A man named Evgeny who lived in the building told Meduza that he woke up in the middle of the night when the courtyard suddenly started reflecting a bright light into his apartment. He says he went to the balcony to investigate the brightness, when he says he saw a man dressed in winter clothes fleeing the building. The man was carrying two computer desktop towers, which he dropped and picked up several times as he ran. In the apartment where the fire started, local rescue workers say they found “equipment that is similar in size to equipment for mining cryptocurrency,” including computer towers, cooling systems, video cards, and other hardware. Evgeny says he never met the person who rented the burned-out apartment, and it’s unknown who the suspect is or whether the police have managed to detain him.

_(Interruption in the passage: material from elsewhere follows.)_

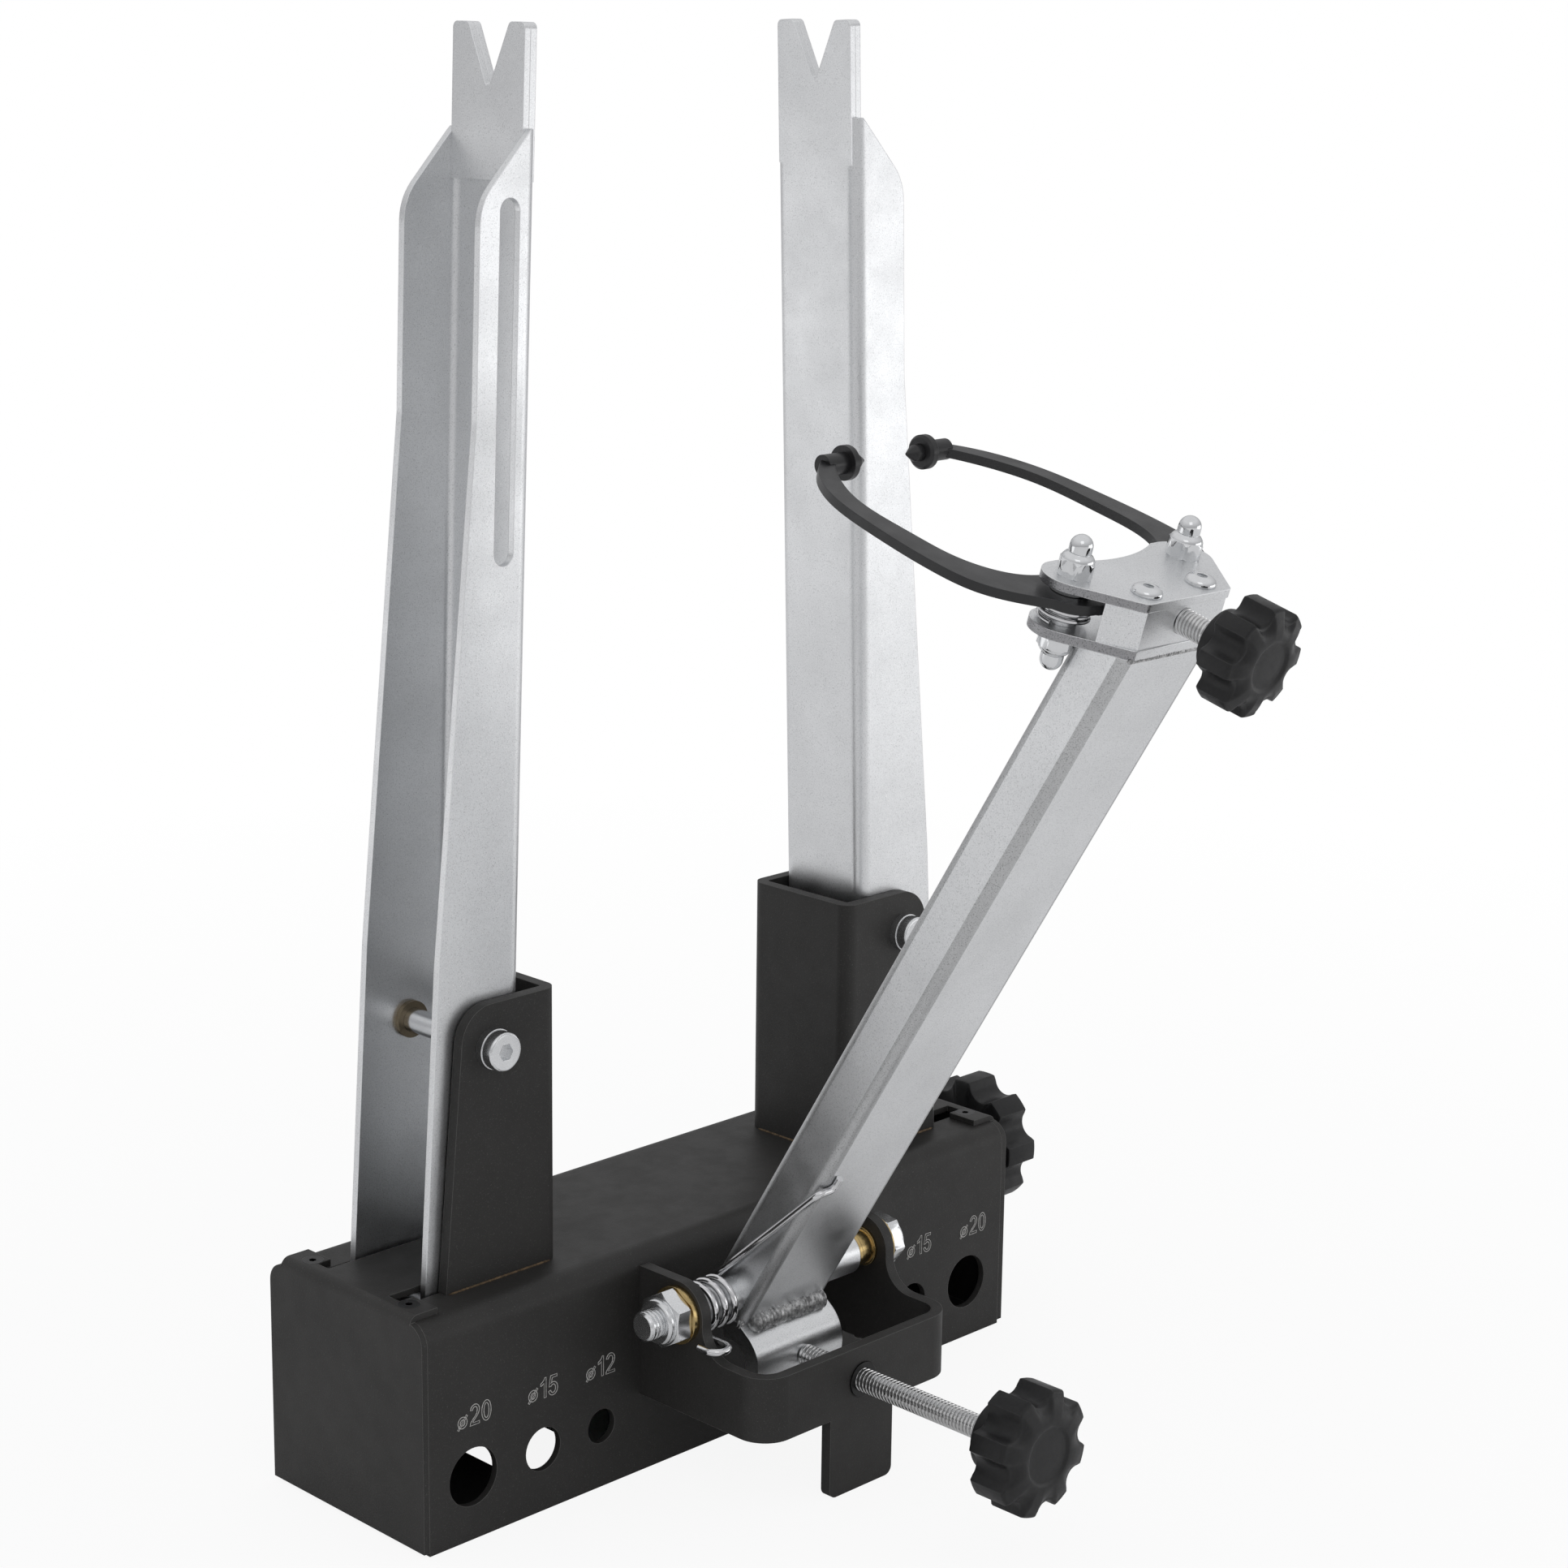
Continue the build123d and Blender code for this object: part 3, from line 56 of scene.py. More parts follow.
# ---------------------------------------------------------------- sizes, in millimetres
MM = 0.001
PIVOT = (0.0, -58.5, 62.7)          # the gauge arm's pivot axis, along X
ARM_LEAN = 31.3                     # degrees from upright, at rest
ARM_WIDTH = 40.5
ARM_DEPTH = 19.0
ARM_ASIDE = -1.5                    # middle of the tube, along X
ARM_BEHIND = 0.4                    # middle of the tube behind the pivot plane
ARM_WALL = 2.0
ARM_CORNER_RADIUS = 3.4
ARM_TAIL = 7.0                      # pivot to the tube's lower end
BARREL_DIAMETER = 15.0
BARREL_RIGHT = 33.6
SLEEVE_DIAMETER = 11.6              # the barrel's thinner end, inside the spring
SLEEVE_LEFT = -42.0
BUSH_DIAMETER = 12.0
EAR_INNER = 42.2                    # inner face of the gauge bracket's ear
CAM_CENTRE = (-58.0, 38.7)          # Y and Z
CAM_RADIUS = 13.5
CAM_THICKNESS = 6.0
CAM_END = 225.0                     # degrees, where the rolled plate ends
CAM_SHOULDER = 128.0                # degrees, where its neck leaves it
CAM_NECK_DEPTH = 13.75

HEAD_PLACE = (0.0, -214.1, 321.2)   # on the upper plate, between its screws
HEAD_TILT = 16.0
HEAD_BOTTOM = -17.7

STUD_SPACING = 50.0
STUD_SETBACK = 17.2
HEAD_SCREW_SPACING = 24.8
DOME_NUT_ACROSS = 10.0

SPRING_WIRE = 2.5
SPRING_RADIUS = 7.75
SPRING_TURNS = 3                    # whole turns, before the part turn into the leg
SPRING_FIRST = -40.25
SPRING_LAST = -25.4
SPRING_HOOK_Y = -74.0               # start of the hook's bend
SPRING_HOOK_OUTER = -48.2
SPRING_END = 4.0
SPRING_BEND = 2.6
SPRING_CATCH_HEIGHT = 61.5          # pivot to the catch, along the arm
SPRING_CATCH_WIDTH = 6.8            # how far the catch reaches across the arm's front

# diameter, rim depth, crown of the face, hub diameter, hub length, flute radius,
# flute depth, recess diameter
REACH_KNOB = (42.0, 14.0, 3.0, 24.0, 7.0, 5.0, 3.8, 19.5)
SPINDLE_KNOB = (50.0, 15.5, 3.0, 26.0, 17.2, 6.0, 4.5, 22.0)
CALLIPER_KNOB = (34.0, 11.7, 3.0, 20.0, 5.5, 4.1, 3.1, 15.5)
KNOB_FLUTES = 8
REACH_KNOB_TURN = -17.5             # degrees
REACH_KNOB_BACK = 156.0
REACH_HEIGHT = 38.6
CALLIPER_SCREW_DROP = 7.7
CALLIPER_KNOB_BACK = 19.5

# radius, pitch, thread depth
REACH_THREAD = (4.0, 1.5, 0.80)
SPINDLE_THREAD = (5.0, 2.0, 0.9)
CALLIPER_THREAD = (4.0, 1.25, 0.66)
BOLT_THREAD = (5.0, 1.5, 0.8)
CALLIPER_SCREW_LENGTH = 37.2
SPINDLE_THREADED = (72.0, 120.0)    # from the middle, on both sides
BOLT_SEAT = 46.2                    # outer face of the gauge bracket's ear
BOLT_WASHER = 2.1
BOLT_ACROSS = 17.0
BOLT_END = 54.3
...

The fire completely destroyed eight apartments and seriously damaged another forty. Heating pipes burst during the blaze, sending boiling water into apartments on lower floors that avoided the flames. The rooftops over four of the building’s seven entrances were wrecked. During the fire, the temperatures dipped to 28 degrees below freezing (-18.4 degrees Fahrenheit). Evgeny says repair crews have already restored the building’s heating and power, but his apartment still needs to dry out from all the water damage. In the meantime, he and his family are staying with relatives.
The building’s residents will have to pay their own repair costs, because they all own their apartments. A city official told a meeting of the building’s tenants that the government would have helped to cover some of these costs, if only a single resident had been renting from the city.